This is a complex question, and answering it will involve adressing several aspects of it.
What did Schopenhauer believe, based on his quote?
This is your first sub question, and Schopenhauer is not here to answer. But we on PhilSE have tried to answer this question previously in this link: What does Schopenhauer mean by 'A man can do what he wants, but not want what he wants'?
Note, none of the posted answers agree with your interpretation of Schopenhauer. The top answer holds that Schopenhauer considered determinism and free will to both be imperfect categories, and our world and actions are a confusing intermingling of both.
All of the other answers note the different tiers of desiring, or of willing. They note it is true that we cannot choose whether we have the desire for food or not, but can choose whether we have the desire to act on the desire for food, and can choose not to act. The tiers of desiring or willing do not appear in your interpretation.
But if one cannot "will what one wills", where is any choice?
Schopenhauer is not the last word on this question, and the meat of what you want to ask is in the bold above. Whether that is a misunderstanding of Schopenhauer or not, is irrelevant to your more substantive question.
I note that the "tiers of desire, or willing" interpretation does not address your bold, as the determined/random dichotomy can then just be imposed on the higher tier of our will to action.
I have also encountered Virtue Ethics thinking that our higher tier tends to be determined in practice, but AFTER making what we realize is a mistake, we then CHOOSE to restructure our character, so as to avoid that mistake in the future, pushing freedom up to a higher tier yet. This too, does not evade a determined/random dichotomy.
Ultimately, libertarian free will requires rejecting a determined/random dichotomy, for at least one tier of willing, as the first answer on the prior question about Schopenhauer implies.

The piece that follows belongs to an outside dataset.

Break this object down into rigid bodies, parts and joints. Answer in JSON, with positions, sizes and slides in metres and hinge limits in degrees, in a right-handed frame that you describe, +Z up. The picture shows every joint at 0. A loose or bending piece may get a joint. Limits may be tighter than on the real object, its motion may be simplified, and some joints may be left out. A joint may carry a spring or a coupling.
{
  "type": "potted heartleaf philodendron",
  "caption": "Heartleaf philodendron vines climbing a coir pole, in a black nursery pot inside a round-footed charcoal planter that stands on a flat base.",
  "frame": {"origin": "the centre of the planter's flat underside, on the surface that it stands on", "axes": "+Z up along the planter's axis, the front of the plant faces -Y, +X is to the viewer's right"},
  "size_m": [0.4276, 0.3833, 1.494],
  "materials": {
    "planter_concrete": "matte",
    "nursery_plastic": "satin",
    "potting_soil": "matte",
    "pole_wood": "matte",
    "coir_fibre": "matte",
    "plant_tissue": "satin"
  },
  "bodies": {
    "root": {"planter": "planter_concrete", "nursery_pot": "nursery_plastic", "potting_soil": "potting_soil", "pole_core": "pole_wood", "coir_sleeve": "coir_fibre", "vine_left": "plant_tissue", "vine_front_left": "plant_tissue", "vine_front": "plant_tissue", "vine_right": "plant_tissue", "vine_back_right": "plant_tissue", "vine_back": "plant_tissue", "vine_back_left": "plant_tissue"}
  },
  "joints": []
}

The determined/random dichotomy is an empirical assertion. It is a claim that this logic limits what our world can exhibit. Note that logicians have realized there are infinite different logics. Whether a particular logic matches our world or not, is an empirical question. The need for a third option, that of agent causation, to apply in our world, is just a description of the logic form that is needed for libertarian free will to hold. With infinite logics in logic space, we will be able to find one that supports three options, where the third matches reasonably well our understanding of agent causation. I don't think we have yet found that logic yet, but Agent Causation theorists have been searching for it.
Is the position of many who disbelieve in free will that our experience of making decisions is illusory?

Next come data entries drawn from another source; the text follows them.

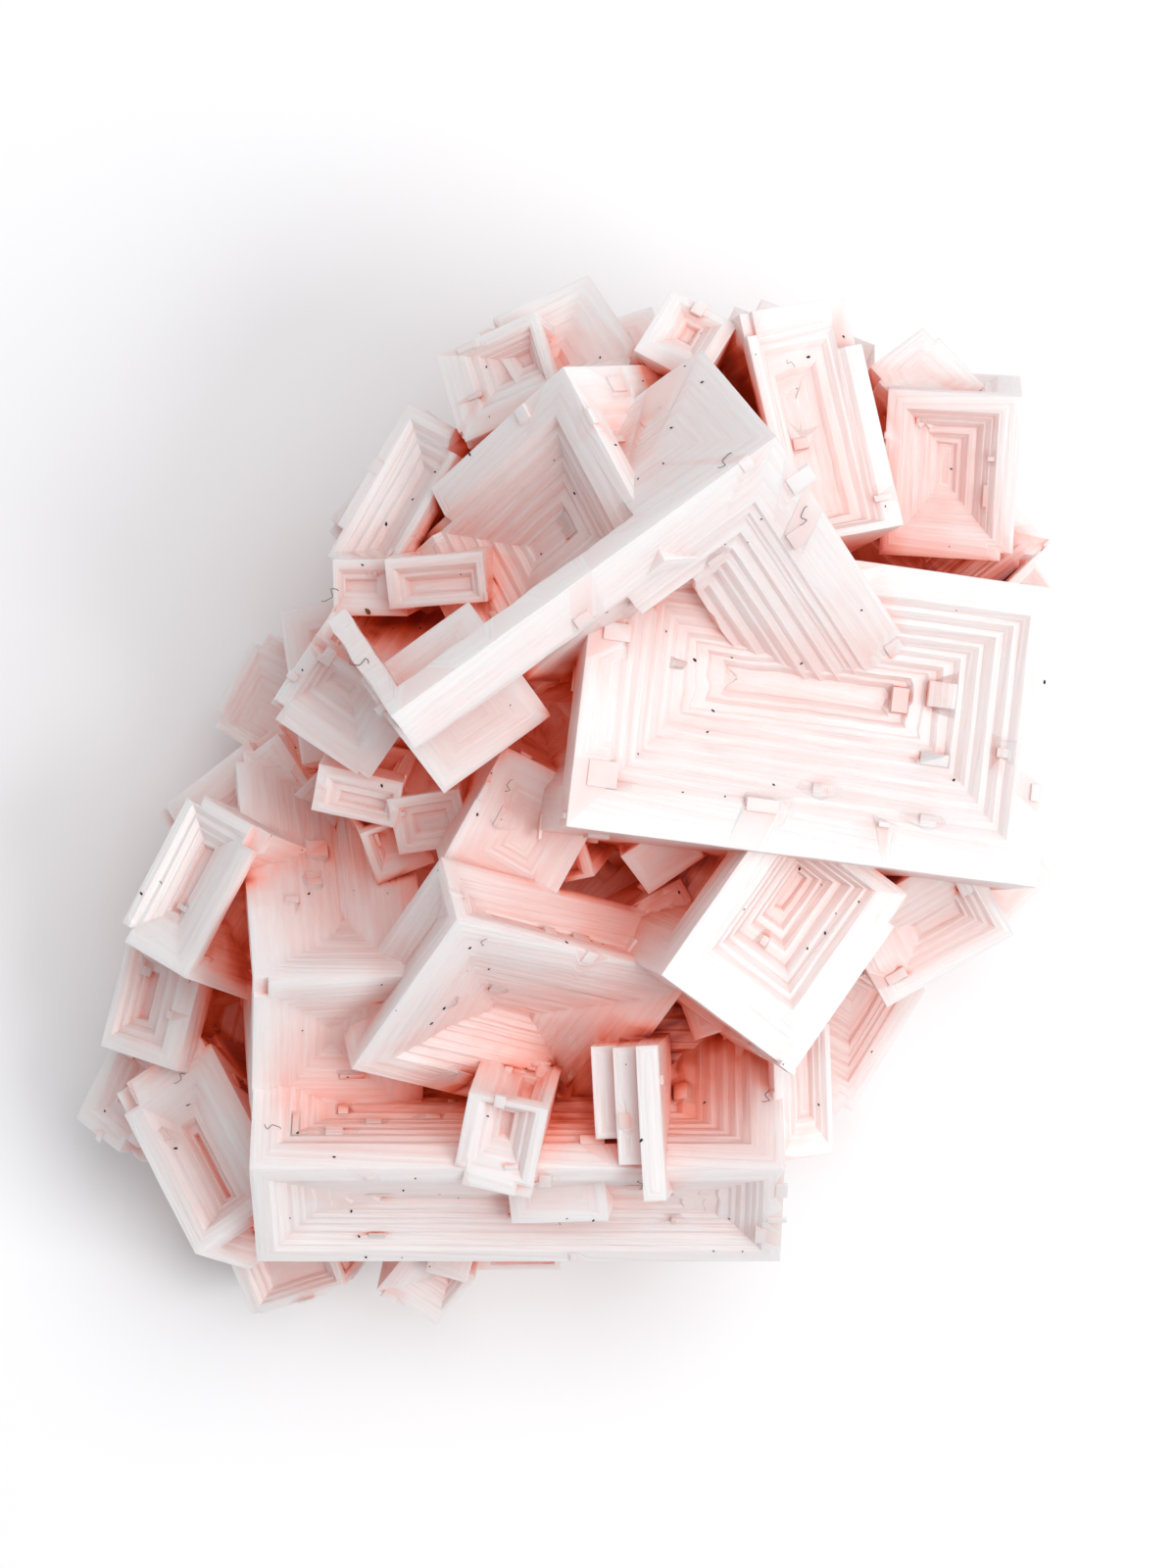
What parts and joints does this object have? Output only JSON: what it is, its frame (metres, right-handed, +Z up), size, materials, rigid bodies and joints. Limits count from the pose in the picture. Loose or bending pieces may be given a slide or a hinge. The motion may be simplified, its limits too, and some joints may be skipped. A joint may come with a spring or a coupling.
{
  "type": "halite crystal cluster",
  "caption": "Cluster of intergrown pink hopper crystals of rock salt, stepped square pits in every face, cut flat underneath to stand as a display specimen.",
  "frame": {"origin": "middle of the footprint, on the flat cut face of the base", "axes": "+Z up, away from the cut base; +Y is the longest extent, from the long front bar towards the roof crystal's back; +X to the right seen from the front"},
  "size_m": [0.084, 0.0866, 0.05],
  "materials": {
    "halite": "satin, milky translucent"
  },
  "bodies": {
    "root": {"halite_cluster": "halite"}
  },
  "joints": []
}
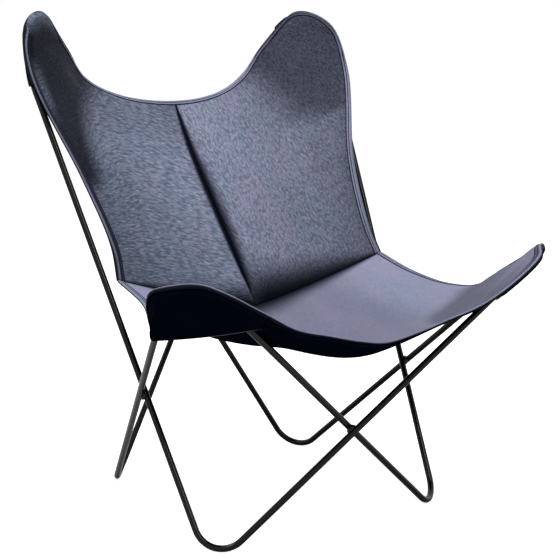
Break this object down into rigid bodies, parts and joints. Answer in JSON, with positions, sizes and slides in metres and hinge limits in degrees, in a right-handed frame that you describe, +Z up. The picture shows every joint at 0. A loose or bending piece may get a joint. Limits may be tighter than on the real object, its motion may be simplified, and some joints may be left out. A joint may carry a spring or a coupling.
{
  "type": "butterfly sling chair",
  "caption": "Lounge chair: a sewn leather sling hung by four corner pockets on crossed loops of bent steel rod.",
  "frame": {"origin": "centre of the chair's outline seen from above, on the floor", "axes": "+Z up, the sitter faces -Y, +X is on the right as seen from the front"},
  "size_m": [0.8054, 0.8324, 0.9336],
  "materials": {
    "rod_steel": "black satin powder coat on round steel rod",
    "sling_leather": "navy-black saddle leather with a fine pebble grain",
    "edge_binding": "black turned and stitched leather edge"
  },
  "bodies": {
    "root": {"rod_loop_right": "rod_steel", "rod_loop_left": "rod_steel", "weld_front": "rod_steel", "weld_rear": "rod_steel", "weld_left": "rod_steel", "weld_right": "rod_steel", "back_panel_left": "sling_leather", "back_panel_right": "sling_leather", "seat_panel": "sling_leather", "back_pocket_left": "sling_leather", "back_pocket_right": "sling_leather", "seat_pocket_left": "sling_leather", "seat_pocket_right": "sling_leather", "back_edge_binding": "edge_binding", "seat_edge_binding": "edge_binding", "centre_seam_strip": "sling_leather", "lumbar_seam_strip": "sling_leather"}
  },
  "joints": []
}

Yes. For free will incompatibilism, anyone who is a free will denier will say we do not make decisions.
Free compatibilists will not deny free will and will say we make decisions. But they will redefine both free will and decisions such that they do not match the libertarian assumptions.
Is the ability to make decisions an incontrovertible fact?

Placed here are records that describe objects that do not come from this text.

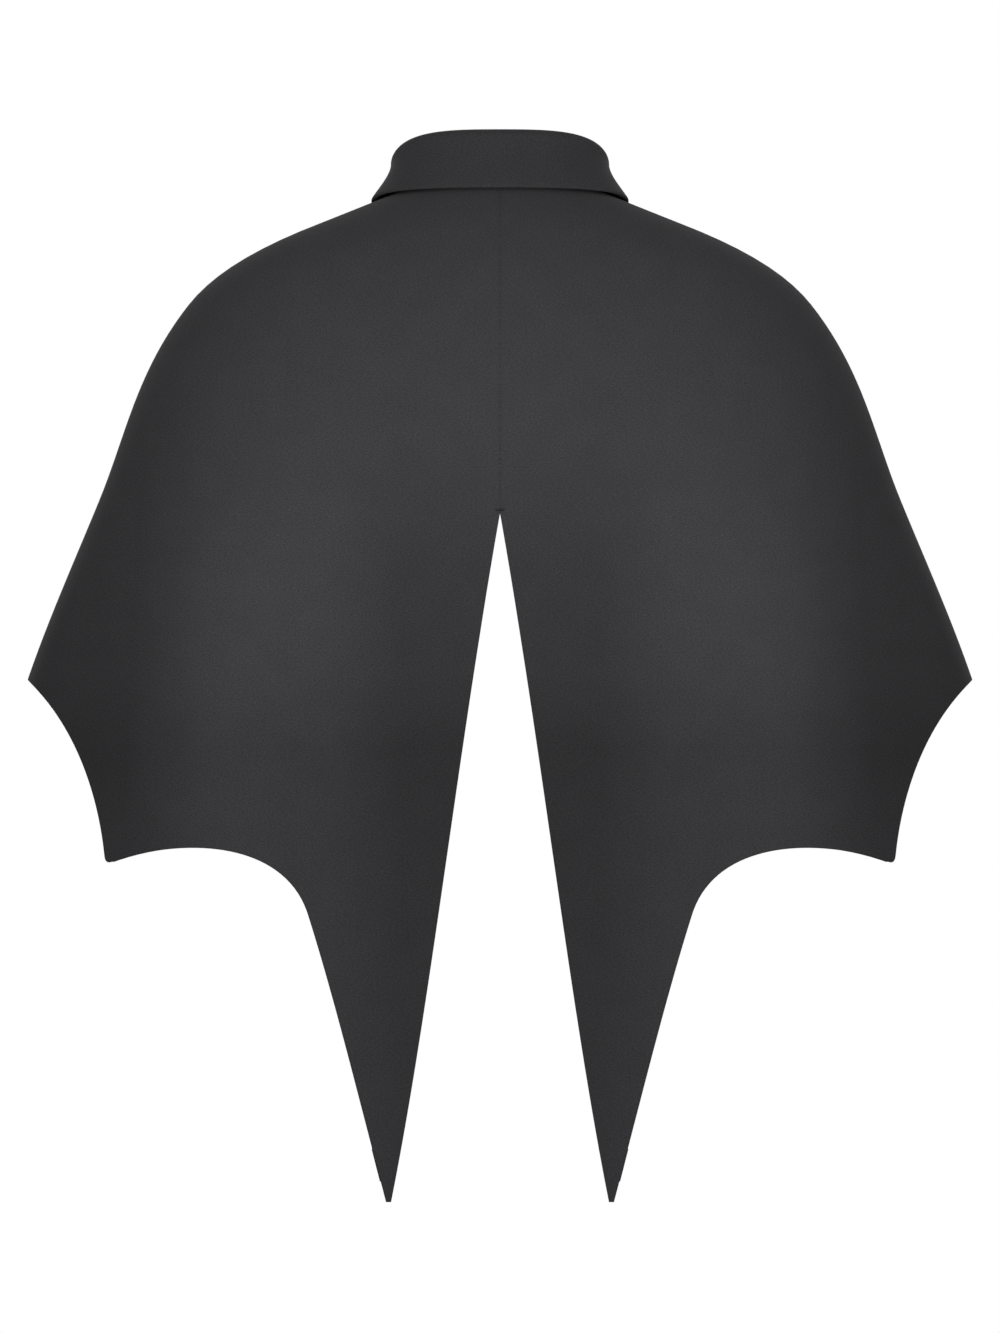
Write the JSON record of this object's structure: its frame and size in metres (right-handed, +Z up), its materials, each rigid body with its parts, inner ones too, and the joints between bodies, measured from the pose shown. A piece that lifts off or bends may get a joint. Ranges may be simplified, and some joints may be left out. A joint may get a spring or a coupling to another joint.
{
  "type": "superhero cape",
  "caption": "Short lined wool cape with a turned-down collar, centre-back vent and a scalloped bat-wing hem that ends in long back points.",
  "frame": {"origin": "centre of the neck opening, level with the shoulder neck points", "axes": "+Z up, +Y towards the wearer's back, +X towards the wearer's left"},
  "size_m": [0.756, 0.3235, 0.8518],
  "materials": {
    "wool": "matte felted wool, fine nap",
    "wool_facing": "matte felted wool, fine nap",
    "lining": "satin twill lining",
    "canvas": "plain woven interlining",
    "snap_metal": "dark lacquered brass",
    "label": "blank woven satin",
    "thread": "twisted polyester thread"
  },
  "bodies": {
    "yoke": {"back_shell_left": "wool", "back_shell_right": "wool", "front_shell_left": "wool", "front_shell_right": "wool", "front_facing_left": "wool_facing", "front_facing_right": "wool_facing", "vent_facing_top_left": "wool_facing", "vent_facing_top_right": "wool_facing", "centre_back_allowance_left": "wool_facing", "centre_back_allowance_right": "wool_facing", "overarm_allowance_left": "wool_facing", "overarm_allowance_right": "wool_facing", "back_neck_facing": "wool_facing", "back_lining_left": "lining", "back_lining_right": "lining", "front_lining_left": "lining", "front_lining_right": "lining", "collar_fall_upper": "wool", "collar_fall_under": "wool", "collar_stand_inner": "wool", "collar_stand_outer": "wool", "front_tab_anchor": "wool", "collar_fall_interlining": "canvas", "collar_stand_interlining": "canvas", "neck_stay_tape": "canvas", "snap_stud": "snap_metal", "snap_post": "snap_metal", "neck_label": "label", "vent_bar_tack": "thread"},
    "tail_left": {"tail_shell_left": "wool", "tail_lining_left": "lining", "vent_facing_left": "wool_facing"},
    "front_flap_left": {"front_flap_shell_left": "wool", "front_flap_lining_left": "lining", "front_flap_facing_left": "wool_facing"},
    "tail_right": {"tail_shell_right": "wool", "tail_lining_right": "lining", "vent_facing_right": "wool_facing"},
    "front_flap_right": {"front_flap_shell_right": "wool", "front_flap_lining_right": "lining", "front_flap_facing_right": "wool_facing"},
    "front_tab": {"front_tab_outer": "wool", "front_tab_interlining": "canvas", "front_tab_lining": "lining", "snap_cap": "snap_metal", "snap_socket": "snap_metal"},
    "hanger_loop": {"hanger_loop": "lining"}
  },
  "joints": [
    {"name": "tail_left_lift", "type": "hinge", "parent": "yoke", "child": "tail_left", "pos_m": [0.1671, 0.1477, -0.4422], "axis": [0.859, -0.0631, -0.508], "range_deg": [0, 75]},
    {"name": "tail_right_lift", "type": "hinge", "parent": "yoke", "child": "tail_right", "pos_m": [-0.1671, 0.1477, -0.4422], "axis": [0.859, 0.0631, 0.508], "range_deg": [0, 75]},
    {"name": "front_flap_left_lift", "type": "hinge", "parent": "yoke", "child": "front_flap_left", "pos_m": [0.1422, -0.1213, -0.3304], "axis": [-0.5991, -0.0264, 0.8003], "range_deg": [0, 80]},
    {"name": "front_flap_right_lift", "type": "hinge", "parent": "yoke", "child": "front_flap_right", "pos_m": [-0.1422, -0.1213, -0.3304], "axis": [-0.5991, 0.0264, -0.8003], "range_deg": [0, 80]},
    {"name": "front_tab_swing", "type": "hinge", "parent": "yoke", "child": "front_tab", "pos_m": [0.031, -0.1152, -0.118], "axis": [0, 0.342, 0.9397], "range_deg": [0, 120]},
    {"name": "hanger_loop_swing", "type": "hinge", "parent": "yoke", "child": "hanger_loop", "pos_m": [0, 0.0595, 0.012], "axis": [-1, 0, 0], "range_deg": [0, 140]}
  ]
}
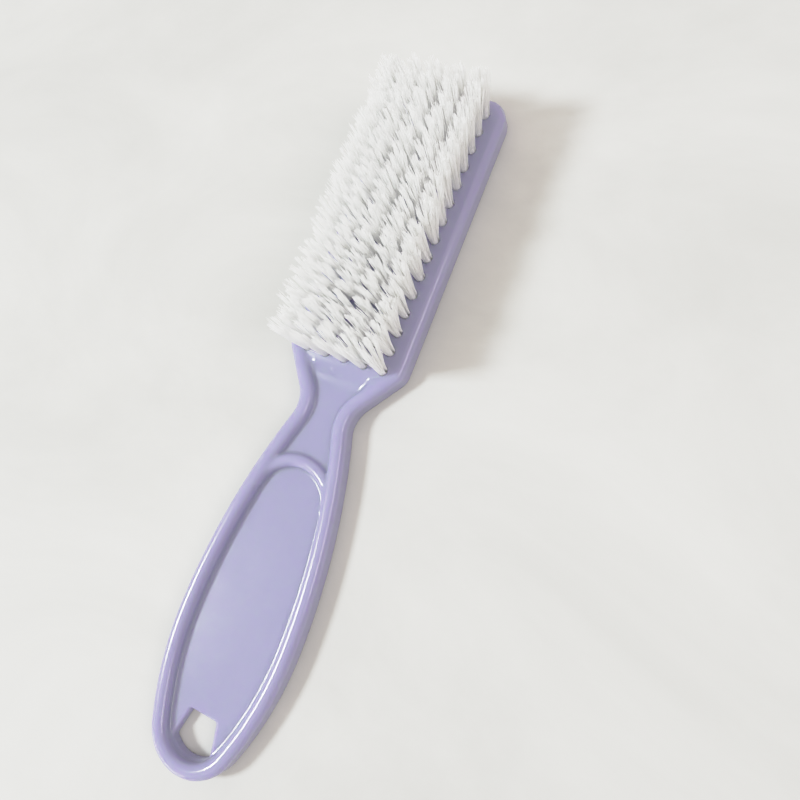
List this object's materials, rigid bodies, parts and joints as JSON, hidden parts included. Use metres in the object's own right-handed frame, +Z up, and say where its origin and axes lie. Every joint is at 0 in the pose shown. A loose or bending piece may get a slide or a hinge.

No. There are no "incontrovertible facts". We could be mistaken about our willing, about our experiencing, about our selfhood, and about the state sequencing of time.
BUT -- these are all VERY basic observations. Empiricism relies upon observations, which we draw inferences from. These observations are the base data of empiricism. Most of these -- have instances where we are mistaken about our base observations. That is part of being human, we are fallible, even in these very basic perceptions. BUT any argument that we should throw out whole categories of our basic observations, rather than a few erroneous instances, carries a massive burden of justification.
This applies to Einstein's claim that the "now" of time is not real, to Dennett's claim we have no experiences, and Dennett and Gautama's claim that there is no real self, and to your claim that we have no will.
In each case, that of Dennett, Einstein, Dennett again, and you here -- the denier of experiences has a THEORY, which the experiences appear to contradict. Rejecting the data of experience, in favor of a desired theory -- is directly contrary to the scientific method.
The answer, for an empiricist, is: look harder, and find a theory that encompasses all the data.
For Einstein, it is to try to find a theory of time that includes both block time, growing time, and presentism. For Dennett, it is to find an ontology that accommodates experiences, and selfhood, as well as our physical world. For you, it is to develop a theory of causation that allows for agent causation.
OR, if you could put a strong enough evidenced case together that there can only be one valid theory of causation, and determined/random is it, AND the experiences of willing are so unreliable that one should dismiss them, then you could reasonably argue for your POV. I have seen no effective presentation of such a case, and the history of our revisions to causation theory, and its current weak characterization today, suggest such a case is impossible.
Your disputant's response: "the assertion that we cannot make decisions is absurd", is not particularly helpful. Rather than "absurd", it is instead in contradiction of basic observations, and is a prioritization of theory over data, without the accompanying very strong case that such a prioritizing requires.